Apple, Google, RIM, and Others Reach Agreement on Increasing App Privacy
Recently app privacy has blasted into the media spotlight, especially when it was discovered that Path uploaded all of your contact info to their servers without you knowing. Now, it appears a step has headed in the right direction as Apple, Google, RIM, Microsoft, Amazon, and HP have all come on board to an agreement to make app privacy better. The announcement was made by Kamala D. Harris, the attorney general in California:
California’s attorney general, Kamala D. Harris, said on Wednesday that the state had reached an agreement with Amazon.com, Apple, Google, Hewlett-Packard, Microsoft and Research in Motion to strengthen privacy protections for smartphone owners who download mobile applications.

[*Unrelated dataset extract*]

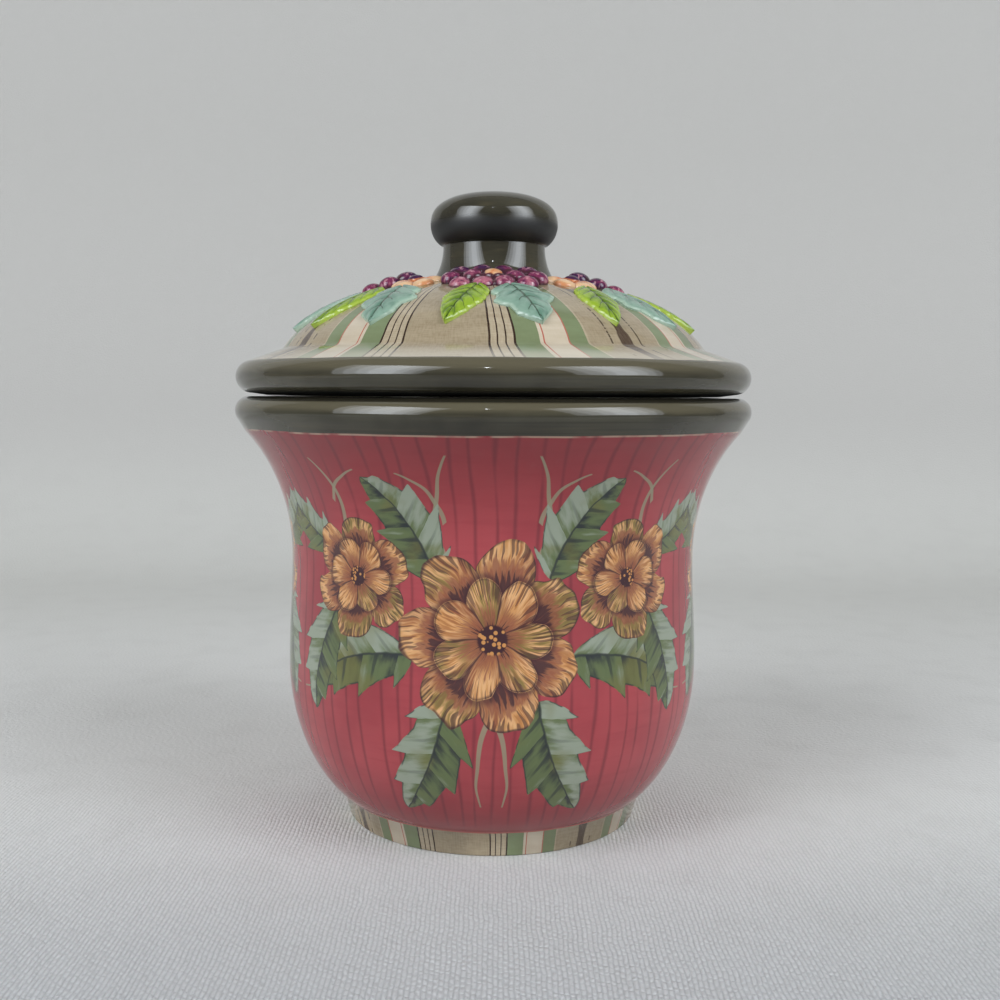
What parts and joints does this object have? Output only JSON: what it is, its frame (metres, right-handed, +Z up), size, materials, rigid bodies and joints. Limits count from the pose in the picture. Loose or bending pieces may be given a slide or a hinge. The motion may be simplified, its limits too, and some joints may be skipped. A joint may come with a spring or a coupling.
{
  "type": "sugar canister",
  "caption": "Round glazed canister with a flared mouth and full belly, a lift-off domed lid with a wreath of raised berries, leaves and blossoms, a neck-and-bulb knob, and a finned seal.",
  "frame": {"origin": "centre of the foot ring's underside, on the surface that the canister stands on", "axes": "+Z up along the canister's axis, -Y towards the decorated front"},
  "size_m": [0.15, 0.15, 0.1825],
  "materials": {
    "jar_glaze": "clear gloss over a rose ground",
    "lid_glaze": "clear gloss over taupe, sage and cream stripes",
    "knob_glaze": "dark olive gloss",
    "seal_silicone": "translucent satin silicone",
    "plum_glaze": "plum gloss",
    "lime_glaze": "lime green gloss",
    "teal_glaze": "teal green gloss",
    "peach_glaze": "peach gloss"
  },
  "bodies": {
    "jar": {"jar": "jar_glaze"},
    "seal": {"seal_ring": "seal_silicone"},
    "lid": {"lid": "lid_glaze", "knob": "knob_glaze", "berries_front": "plum_glaze", "berries_right": "plum_glaze", "berries_back": "plum_glaze", "berries_left": "plum_glaze", "lime_leaf_front": "lime_glaze", "lime_leaf_right": "lime_glaze", "lime_leaf_back": "lime_glaze", "lime_leaf_left": "lime_glaze", "teal_leaf_front": "teal_glaze", "teal_leaf_right": "teal_glaze", "teal_leaf_back": "teal_glaze", "teal_leaf_left": "teal_glaze", "lime_leaf_front_right": "lime_glaze", "teal_leaf_front_right": "teal_glaze", "lime_leaf_back_right": "lime_glaze", "teal_leaf_back_right": "teal_glaze", "lime_leaf_back_left": "lime_glaze", "teal_leaf_back_left": "teal_glaze", "lime_leaf_front_left": "lime_glaze", "teal_leaf_front_left": "teal_glaze", "blossom_front": "peach_glaze", "blossom_right": "peach_glaze", "blossom_back": "peach_glaze", "blossom_left": "peach_glaze"}
  },
  "joints": [
    {"name": "lid_lift", "type": "slide", "parent": "jar", "child": "seal", "axis": [0, 0, 1], "range_m": [0, 0.15]},
    {"name": "lid_turn", "type": "hinge", "parent": "seal", "child": "lid", "pos_m": [0, 0, 0.1238], "axis": [0, 0, 1], "continuous": true}
  ]
}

The agreement will force developers to post conspicuous privacy policies detailing what personal information they plan to obtain and how they will use it. It also compels app store providers like Apple and Google to offer ways for users to report apps that do not comply. The attorney general’s office said developers who did not abide by their own privacy policies would face prosecution under California’s Unfair Competition Law and False Advertising Law.
Apple recently released a statement an upcoming version of iOS will include updates to explicitly ask for user permission should apps want access to your contacts. It’s great to see all of these companies join together and push for change, but executing the agreement is another story. We’ll have to wait and see.